What is asked = Write out the whole of the material exactly.

|---|

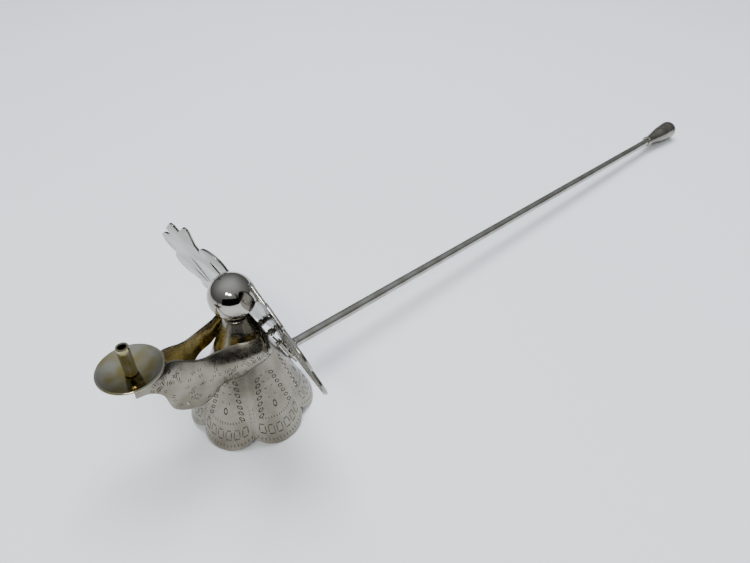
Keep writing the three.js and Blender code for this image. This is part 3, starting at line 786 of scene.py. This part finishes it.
def handle_finial():
    centre = HANDLE_LENGTH - FINIAL_RADIUS
    flank = round_profile([
        (FINIAL_NECK, FINIAL_START), (FINIAL_NECK * 1.28, FINIAL_START + FINIAL_LENGTH * 0.2),
        (FINIAL_RADIUS * 0.86, centre - FINIAL_RADIUS * 1.9), (FINIAL_RADIUS, centre),
    ], steps=10)
    rings = [(SPIGOT_RADIUS + GAP, FINIAL_START + 6.3), (SPIGOT_RADIUS + GAP, FINIAL_START)]
    rings += [(FINIAL_NECK - 0.2, FINIAL_START)] + flank
    for k in range(1, 17):
        angle = math.pi / 2 * k / 16
        rings.append((max(FINIAL_RADIUS * math.cos(angle), 0.0001), centre + FINIAL_RADIUS * math.sin(angle)))
    obj = turned("finial_fine", rings, segments=96)
    settle(obj, HANDLE_PLACE)
    return finish(obj, "handle", satin_silver, ["finial"], angle=50)


handle_rod()
handle_collar()
handle_finial()

# ---- small fittings ------------------------------------------------------------------------------------

SMALL_FITTINGS = {
    "hinge_bracket": ("figure", "silver_plate", satin_silver, 0.2),
    "bracket_rivet_upper": ("figure", "silver_plate", satin_silver, 0.08),
    "bracket_rivet_lower": ("figure", "silver_plate", satin_silver, 0.08),
    "wing_rivet_left": ("figure", "silver_plate", wing_silver, 0.06),
    "wing_rivet_right": ("figure", "silver_plate", wing_silver, 0.06),
    "hinge_pin": ("figure", "steel", plain_steel, 0.08),
    "neck_washer": ("figure", "steel", plain_steel, 0.08),
    "neck_screw": ("figure", "steel", plain_steel, 0.06),
    "dish_stem": ("figure", "polished_silver", mirror_silver, 0.08),
    "hinge_knuckle": ("handle", "polished_silver", drawn_silver, 0.04),
}
for fitting, (body, slot, material, width) in SMALL_FITTINGS.items():
    finish(refined(fitting, width), body, material, [fitting])

for template in (stroke, ring):
    bpy.data.objects.remove(template)

# ---- table, light and camera ---------------------------------------------------------------------------


def table():
    deselect()
    bpy.ops.mesh.primitive_plane_add(size=6, location=(0, 0, -0.0002))
    top = bpy.context.object
    top.name = "table_top"
    paper = bpy.data.materials.new("pale_matt_board")
    paper.use_nodes = True
    shader = paper.node_tree.nodes["Principled BSDF"]
    shader.inputs["Roughness"].default_value = 0.55
    place = node(paper, "ShaderNodeTexCoord").outputs["Object"]
    cloud = node(paper, "ShaderNodeTexNoise", {"Scale": 3.0, "Detail": 2.0}, {"Vector": place}).outputs["Fac"]
    tone = node(paper, "ShaderNodeValToRGB", links={"Fac": cloud})
    tone.color_ramp.elements[0].color = linear("#D6DAE0")
    tone.color_ramp.elements[1].color = linear("#DEE2E5")
    paper.node_tree.links.new(tone.outputs["Color"], shader.inputs["Base Color"])
    top.data.materials.append(paper)


LAMP_AIM = (0, -0.05, 0.02)


def soft_light(name, place, size, power, colour, shows=True):
    light = bpy.data.lights.new(name, "AREA")
    light.shape = "RECTANGLE"
    light.size, light.size_y = size
    light.energy = power
    light.color = linear(colour)[:3]
    lamp = bpy.data.objects.new(name, light)
    bpy.context.scene.collection.objects.link(lamp)
    lamp.location = place
    lamp.visible_glossy = shows
    lamp.rotation_euler = (Vector(LAMP_AIM) - Vector(place)).to_track_quat("-Z", "Y").to_euler()
    return lamp


def room():
    """A bright ceiling over a mid-grey room, which the polished pieces reflect."""
    world = bpy.data.worlds.new("room")
    world.use_nodes = True
    bpy.context.scene.world = world
    tree = world.node_tree
    background = tree.nodes["Background"]
    place = tree.nodes.new("ShaderNodeTexCoord")
    split = tree.nodes.new("ShaderNodeSeparateXYZ")
    ramp = tree.nodes.new("ShaderNodeValToRGB")
    tree.links.new(place.outputs["Generated"], split.inputs["Vector"])
    tree.links.new(split.outputs["Z"], ramp.inputs["Fac"])
    tree.links.new(ramp.outputs["Color"], background.inputs["Color"])
    steps = [(0.0, "#707274"), (0.3, "#85878A"), (0.62, "#A9ADB2"), (1.0, "#E2E8F0")]
    elements = ramp.color_ramp.elements
    elements[0].position, elements[0].color = steps[0][0], linear(steps[0][1])
    elements[1].position, elements[1].color = steps[-1][0], linear(steps[-1][1])
    for position, colour in steps[1:-1]:
        elements.new(position).color = linear(colour)
    background.inputs["Strength"].default_value = 1.0


def dark_card():
    """A dark card behind the camera, which only shows as the black reflections in the polished pieces."""
    deselect()
    bpy.ops.mesh.primitive_plane_add(size=1, location=(0.24, -0.3, 0.1))
    card = bpy.context.object
    card.name = "dark_card"
    card.scale = (0.46, 0.19, 1)
    card.rotation_euler = (math.radians(90), 0, math.radians(52))
    cloth = bpy.data.materials.new("black_cloth")
    cloth.use_nodes = True
    cloth.node_tree.nodes["Principled BSDF"].inputs["Base Color"].default_value = linear("#0B0B0C")
    cloth.node_tree.nodes["Principled BSDF"].inputs["Specular IOR Level"].default_value = 0.0
    card.data.materials.append(cloth)
    card.visible_camera = card.visible_shadow = card.visible_diffuse = False


def camera():
    seen = bpy.data.cameras.new("camera")
    seen.lens = 28.93
    seen.sensor_width = 36
    eye = bpy.data.objects.new("camera", seen)
    bpy.context.scene.collection.objects.link(eye)
    eye.location = (0.11404, -0.16895, 0.14805)
    eye.rotation_euler = (math.radians(50.3), 0, math.radians(47.2))
    bpy.context.scene.camera = eye


table()
room()
dark_card()
soft_light("ceiling_panel", (-0.22, 0.16, 1.0), (0.8, 0.6), 19, "#F6FAFF", shows=False)
soft_light("lamp_behind_camera", (0.42, -0.44, 0.6), (0.14, 0.06), 2.2, "#FFFAF2")
soft_light("lamp_beside_camera", (0.25, -0.52, 0.6), (0.09, 0.09), 1.4, "#FFFAF2")
camera()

|---|

Result below =
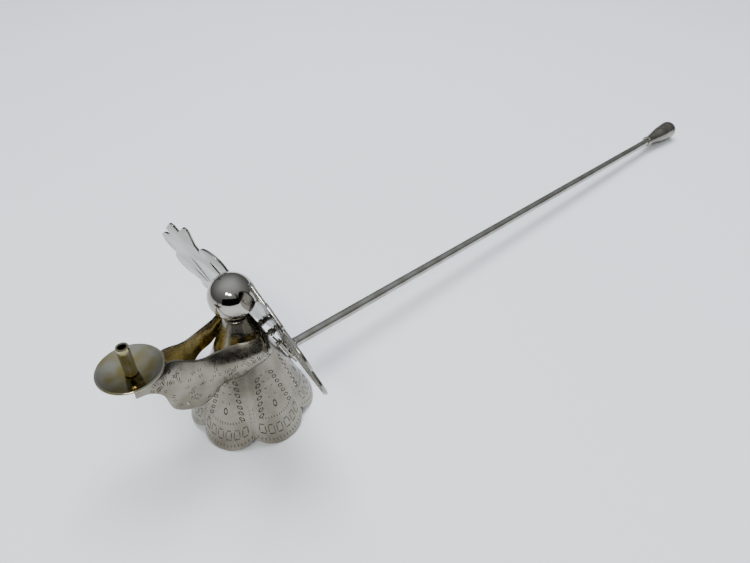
Keep writing the three.js and Blender code for this image. This is part 3, starting at line 786 of scene.py. This part finishes it.
def handle_finial():
    centre = HANDLE_LENGTH - FINIAL_RADIUS
    flank = round_profile([
        (FINIAL_NECK, FINIAL_START), (FINIAL_NECK * 1.28, FINIAL_START + FINIAL_LENGTH * 0.2),
        (FINIAL_RADIUS * 0.86, centre - FINIAL_RADIUS * 1.9), (FINIAL_RADIUS, centre),
    ], steps=10)
    rings = [(SPIGOT_RADIUS + GAP, FINIAL_START + 6.3), (SPIGOT_RADIUS + GAP, FINIAL_START)]
    rings += [(FINIAL_NECK - 0.2, FINIAL_START)] + flank
    for k in range(1, 17):
        angle = math.pi / 2 * k / 16
        rings.append((max(FINIAL_RADIUS * math.cos(angle), 0.0001), centre + FINIAL_RADIUS * math.sin(angle)))
    obj = turned("finial_fine", rings, segments=96)
    settle(obj, HANDLE_PLACE)
    return finish(obj, "handle", satin_silver, ["finial"], angle=50)


handle_rod()
handle_collar()
handle_finial()

# ---- small fittings ------------------------------------------------------------------------------------

SMALL_FITTINGS = {
    "hinge_bracket": ("figure", "silver_plate", satin_silver, 0.2),
    "bracket_rivet_upper": ("figure", "silver_plate", satin_silver, 0.08),
    "bracket_rivet_lower": ("figure", "silver_plate", satin_silver, 0.08),
    "wing_rivet_left": ("figure", "silver_plate", wing_silver, 0.06),
    "wing_rivet_right": ("figure", "silver_plate", wing_silver, 0.06),
    "hinge_pin": ("figure", "steel", plain_steel, 0.08),
    "neck_washer": ("figure", "steel", plain_steel, 0.08),
    "neck_screw": ("figure", "steel", plain_steel, 0.06),
    "dish_stem": ("figure", "polished_silver", mirror_silver, 0.08),
    "hinge_knuckle": ("handle", "polished_silver", drawn_silver, 0.04),
}
for fitting, (body, slot, material, width) in SMALL_FITTINGS.items():
    finish(refined(fitting, width), body, material, [fitting])

for template in (stroke, ring):
    bpy.data.objects.remove(template)

# ---- table, light and camera ---------------------------------------------------------------------------


def table():
    deselect()
    bpy.ops.mesh.primitive_plane_add(size=6, location=(0, 0, -0.0002))
    top = bpy.context.object
    top.name = "table_top"
    paper = bpy.data.materials.new("pale_matt_board")
    paper.use_nodes = True
    shader = paper.node_tree.nodes["Principled BSDF"]
    shader.inputs["Roughness"].default_value = 0.55
    place = node(paper, "ShaderNodeTexCoord").outputs["Object"]
    cloud = node(paper, "ShaderNodeTexNoise", {"Scale": 3.0, "Detail": 2.0}, {"Vector": place}).outputs["Fac"]
    tone = node(paper, "ShaderNodeValToRGB", links={"Fac": cloud})
    tone.color_ramp.elements[0].color = linear("#D6DAE0")
    tone.color_ramp.elements[1].color = linear("#DEE2E5")
    paper.node_tree.links.new(tone.outputs["Color"], shader.inputs["Base Color"])
    top.data.materials.append(paper)


LAMP_AIM = (0, -0.05, 0.02)


def soft_light(name, place, size, power, colour, shows=True):
    light = bpy.data.lights.new(name, "AREA")
    light.shape = "RECTANGLE"
    light.size, light.size_y = size
    light.energy = power
    light.color = linear(colour)[:3]
    lamp = bpy.data.objects.new(name, light)
    bpy.context.scene.collection.objects.link(lamp)
    lamp.location = place
    lamp.visible_glossy = shows
    lamp.rotation_euler = (Vector(LAMP_AIM) - Vector(place)).to_track_quat("-Z", "Y").to_euler()
    return lamp


def room():
    """A bright ceiling over a mid-grey room, which the polished pieces reflect."""
    world = bpy.data.worlds.new("room")
    world.use_nodes = True
    bpy.context.scene.world = world
    tree = world.node_tree
    background = tree.nodes["Background"]
    place = tree.nodes.new("ShaderNodeTexCoord")
    split = tree.nodes.new("ShaderNodeSeparateXYZ")
    ramp = tree.nodes.new("ShaderNodeValToRGB")
    tree.links.new(place.outputs["Generated"], split.inputs["Vector"])
    tree.links.new(split.outputs["Z"], ramp.inputs["Fac"])
    tree.links.new(ramp.outputs["Color"], background.inputs["Color"])
    steps = [(0.0, "#707274"), (0.3, "#85878A"), (0.62, "#A9ADB2"), (1.0, "#E2E8F0")]
    elements = ramp.color_ramp.elements
    elements[0].position, elements[0].color = steps[0][0], linear(steps[0][1])
    elements[1].position, elements[1].color = steps[-1][0], linear(steps[-1][1])
    for position, colour in steps[1:-1]:
        elements.new(position).color = linear(colour)
    background.inputs["Strength"].default_value = 1.0


def dark_card():
    """A dark card behind the camera, which only shows as the black reflections in the polished pieces."""
    deselect()
    bpy.ops.mesh.primitive_plane_add(size=1, location=(0.24, -0.3, 0.1))
    card = bpy.context.object
    card.name = "dark_card"
    card.scale = (0.46, 0.19, 1)
    card.rotation_euler = (math.radians(90), 0, math.radians(52))
    cloth = bpy.data.materials.new("black_cloth")
    cloth.use_nodes = True
    cloth.node_tree.nodes["Principled BSDF"].inputs["Base Color"].default_value = linear("#0B0B0C")
    cloth.node_tree.nodes["Principled BSDF"].inputs["Specular IOR Level"].default_value = 0.0
    card.data.materials.append(cloth)
    card.visible_camera = card.visible_shadow = card.visible_diffuse = False


def camera():
    seen = bpy.data.cameras.new("camera")
    seen.lens = 28.93
    seen.sensor_width = 36
    eye = bpy.data.objects.new("camera", seen)
    bpy.context.scene.collection.objects.link(eye)
    eye.location = (0.11404, -0.16895, 0.14805)
    eye.rotation_euler = (math.radians(50.3), 0, math.radians(47.2))
    bpy.context.scene.camera = eye


table()
room()
dark_card()
soft_light("ceiling_panel", (-0.22, 0.16, 1.0), (0.8, 0.6), 19, "#F6FAFF", shows=False)
soft_light("lamp_behind_camera", (0.42, -0.44, 0.6), (0.14, 0.06), 2.2, "#FFFAF2")
soft_light("lamp_beside_camera", (0.25, -0.52, 0.6), (0.09, 0.09), 1.4, "#FFFAF2")
camera()